Retype, exactly as written, every line from the one containing "# Every object" down to the one containing "obj.matrix_world = Matrix.Identity(4)", including both, and nothing else.

-----

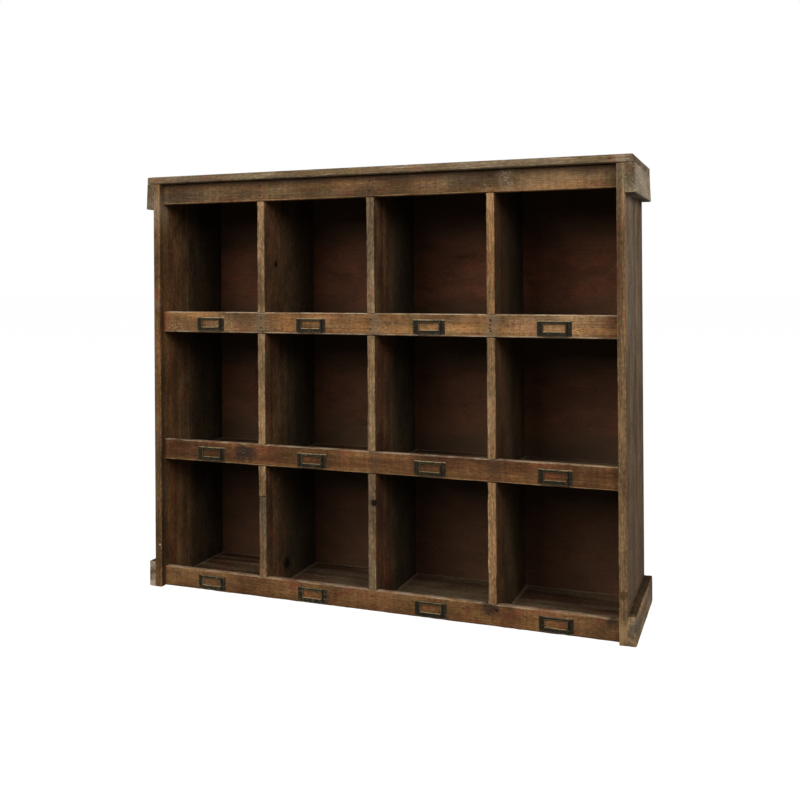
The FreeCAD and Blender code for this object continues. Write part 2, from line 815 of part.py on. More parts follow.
screws = new_body("hanger_screws", "0", "rear_face", "0")
SCREWS = [screw for group in HANGER_SCREWS.values() for screw in group]
heads = new_sketch(screws, "heads", "y")
add_circles(heads, SCREWS, "screw_head_radius")
pad(screws, "screw_heads", heads, "screw_head_height", "-y", taper=SINK_TAPER)
shanks = new_sketch(screws, "shanks", "y")
add_circles(shanks, SCREWS, "screw_radius")
pad(screws, "screw_shanks", shanks, "screw_length", "-y")

# Every object must be sound, and every sub-part a valid solid, before anything is written.

document.recompute()
for item in document.Objects:
    if "Invalid" in item.State or "Error" in item.State:
        raise RuntimeError(f"{item.Label} failed: {item.State}")
sub_parts = [item for item in document.Objects if item.TypeId == "PartDesign::Body"]
for item in sub_parts:
    if item.Shape.isNull() or not item.Shape.isValid() or not item.Shape.Solids:
        raise RuntimeError(item.Label + " has no valid solid")

os.makedirs("parts", exist_ok=True)
for item in sub_parts:
    item.Shape.exportStep(f"parts/{item.Label}.step")
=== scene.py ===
import math

import bpy
from bpy.props import FloatProperty, FloatVectorProperty, PointerProperty
from mathutils import Matrix, Vector


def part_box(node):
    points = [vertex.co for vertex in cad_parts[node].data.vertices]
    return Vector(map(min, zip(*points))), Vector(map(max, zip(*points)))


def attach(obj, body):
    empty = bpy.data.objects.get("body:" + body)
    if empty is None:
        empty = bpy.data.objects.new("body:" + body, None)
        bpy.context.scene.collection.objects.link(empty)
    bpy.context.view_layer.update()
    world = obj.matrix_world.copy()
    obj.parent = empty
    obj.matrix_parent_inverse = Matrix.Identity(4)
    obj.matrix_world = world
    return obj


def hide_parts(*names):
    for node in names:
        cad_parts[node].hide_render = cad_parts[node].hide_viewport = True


bl_info = {
    "name": "Cubby Wall Shelf",
    "version": (1, 0, 0),
    "blender": (4, 5, 0),
    "location": "3D View > Sidebar > Cubby Shelf",
    "description": "Finishes a wall shelf of reclaimed wood with open cubbies",
    "category": "Object",
}

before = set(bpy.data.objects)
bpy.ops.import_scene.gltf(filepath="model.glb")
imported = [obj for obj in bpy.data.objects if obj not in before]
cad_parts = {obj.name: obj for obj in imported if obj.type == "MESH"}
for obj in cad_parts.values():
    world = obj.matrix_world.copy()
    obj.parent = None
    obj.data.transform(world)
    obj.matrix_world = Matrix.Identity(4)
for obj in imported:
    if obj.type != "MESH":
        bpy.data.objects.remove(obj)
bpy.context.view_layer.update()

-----

> EXERCISE SOLUTION
# Every object must be sound, and every sub-part a valid solid, before anything is written.

document.recompute()
for item in document.Objects:
    if "Invalid" in item.State or "Error" in item.State:
        raise RuntimeError(f"{item.Label} failed: {item.State}")
sub_parts = [item for item in document.Objects if item.TypeId == "PartDesign::Body"]
for item in sub_parts:
    if item.Shape.isNull() or not item.Shape.isValid() or not item.Shape.Solids:
        raise RuntimeError(item.Label + " has no valid solid")

os.makedirs("parts", exist_ok=True)
for item in sub_parts:
    item.Shape.exportStep(f"parts/{item.Label}.step")
=== scene.py ===
import math

import bpy
from bpy.props import FloatProperty, FloatVectorProperty, PointerProperty
from mathutils import Matrix, Vector


def part_box(node):
    points = [vertex.co for vertex in cad_parts[node].data.vertices]
    return Vector(map(min, zip(*points))), Vector(map(max, zip(*points)))


def attach(obj, body):
    empty = bpy.data.objects.get("body:" + body)
    if empty is None:
        empty = bpy.data.objects.new("body:" + body, None)
        bpy.context.scene.collection.objects.link(empty)
    bpy.context.view_layer.update()
    world = obj.matrix_world.copy()
    obj.parent = empty
    obj.matrix_parent_inverse = Matrix.Identity(4)
    obj.matrix_world = world
    return obj


def hide_parts(*names):
    for node in names:
        cad_parts[node].hide_render = cad_parts[node].hide_viewport = True


bl_info = {
    "name": "Cubby Wall Shelf",
    "version": (1, 0, 0),
    "blender": (4, 5, 0),
    "location": "3D View > Sidebar > Cubby Shelf",
    "description": "Finishes a wall shelf of reclaimed wood with open cubbies",
    "category": "Object",
}

before = set(bpy.data.objects)
bpy.ops.import_scene.gltf(filepath="model.glb")
imported = [obj for obj in bpy.data.objects if obj not in before]
cad_parts = {obj.name: obj for obj in imported if obj.type == "MESH"}
for obj in cad_parts.values():
    world = obj.matrix_world.copy()
    obj.parent = None
    obj.data.transform(world)
    obj.matrix_world = Matrix.Identity(4)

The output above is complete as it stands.